QCQ for DS106: Enabling Open, Public, Participatory Learning
Quotation (with page number or parag number or time stamp if video/audio)
“Groom started with a list of ten assignments, but scrapped the idea when Woodward
proposed that while those might be interesting assignments to Groom, the students could
probably come up with assignments based on the principles of the web that would be far
more interesting to them.”
(Pg 5 Paragraph 2)
Comment (250-500 words)
I believe that this quote is interesting because it shows a newer teaching mindset that many teachers struggle with. Many students find assignments and classes to be tedious or boring because they are outdated or overused.

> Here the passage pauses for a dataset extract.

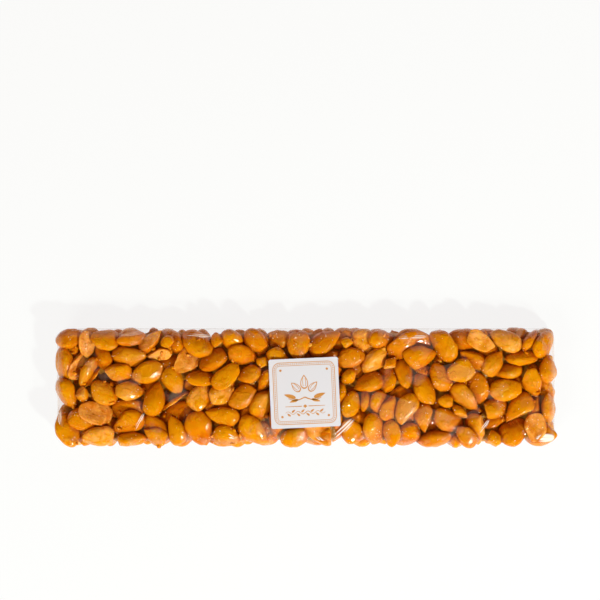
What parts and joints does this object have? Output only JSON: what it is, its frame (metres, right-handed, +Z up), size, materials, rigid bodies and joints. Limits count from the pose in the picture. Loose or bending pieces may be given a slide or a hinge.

Especially in classes that now use technology, many websites being shown to students are no longer state of the art. By allowing students to use their knowledge of the current technology which surrounds them on a daily basis to create assignments that are new and interesting to them is a great idea that is seeing more implementation in this digital age. Students are almost never without a form of technology, which gives them access to more knowledge then many can fathom. While a teacher might think they know what the most efficient programs are, or what students find interesting nowadays, because of the fast pace of internet culture, many adults are doomed to be one or two steps behind. Using current principles of the web to direct teaching and assignments is important, which is why getting the most relevant information and tools is crucial. By collaborating with students on the creation of assignments, it allows the class to be current and takes a lot of time off of teachers so they can focus on more important aspects of their jobs. The paragraph goes on to mention that the project spoken about in the article was already a collaborative effort by students and teachers which was successful. Having assignments be collaborative just made sense for the class.
Do you think allowing assignments to be made by students can help a class be current, or do you think it could be to basic and vulgar if left to student discretion?